Other strong tracks include "Automatic Rainy Day," about that one friend who can always manage to suck all the life out of a room; "Daisy Chain," a slower, more regretful number that Wiedlin and Valentine co-wrote with Jill Sobule; "Kissing Ashphalt", a song about doing both a physical and emotional faceplant; and "Here You Are," a somewhat melancholic musical representation of the old truism "Wherever you go, there you are" (which has been credited by some to Confucius, but I like to attribute to a more modern philosopher, Crocodile Dundee).

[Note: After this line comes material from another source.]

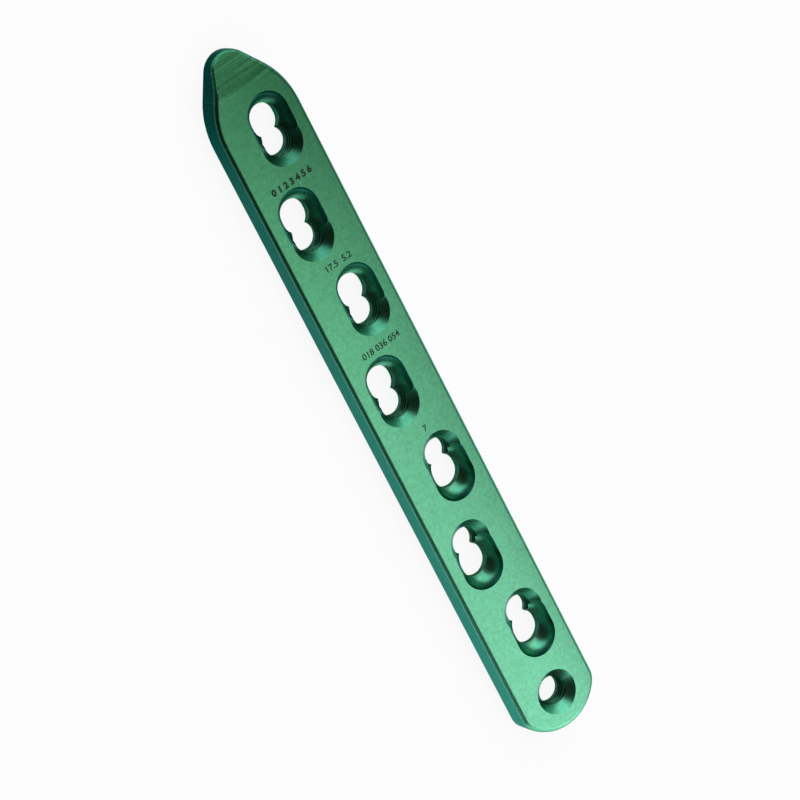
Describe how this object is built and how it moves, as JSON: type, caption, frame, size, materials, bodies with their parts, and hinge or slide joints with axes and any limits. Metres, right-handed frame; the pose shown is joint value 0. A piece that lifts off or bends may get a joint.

One other worthwhile asterisk about this album is the controversy that surrounded the cover art. The front cover for this one featured five individual photos of each of the band members dressed as The Virgin Mary. This led to criticism from a number of different Catholic watchdog groups. It would have probably been controversial anyway, but given The Go-Go's' previous notoriety for drug use and one famous "sex tape" (although the closest thing to "sex" on the tape was purportedly a drug-addled game of hide the phallic object between the butt cheeks of a passed-out male roadie), it's somewhat understandable that true believers might consider this band to be particularly ill-suited for such a pious depiction. 

In any event, although God Bless the Go-Go's did manage to hit # 57 on the American Billboardcharts, it came and went largely unnoticed. In the years since that time, the band has toured on and off, but in all probability, this will serve as their last studio album (especially since they kicked Valentine out of the band in 2013). If that's so, at least they went out on a high note. Sputnikkers should consider giving it some love. Especially since they're ten times better than Nuclear Butt Nugget could ever hope to be.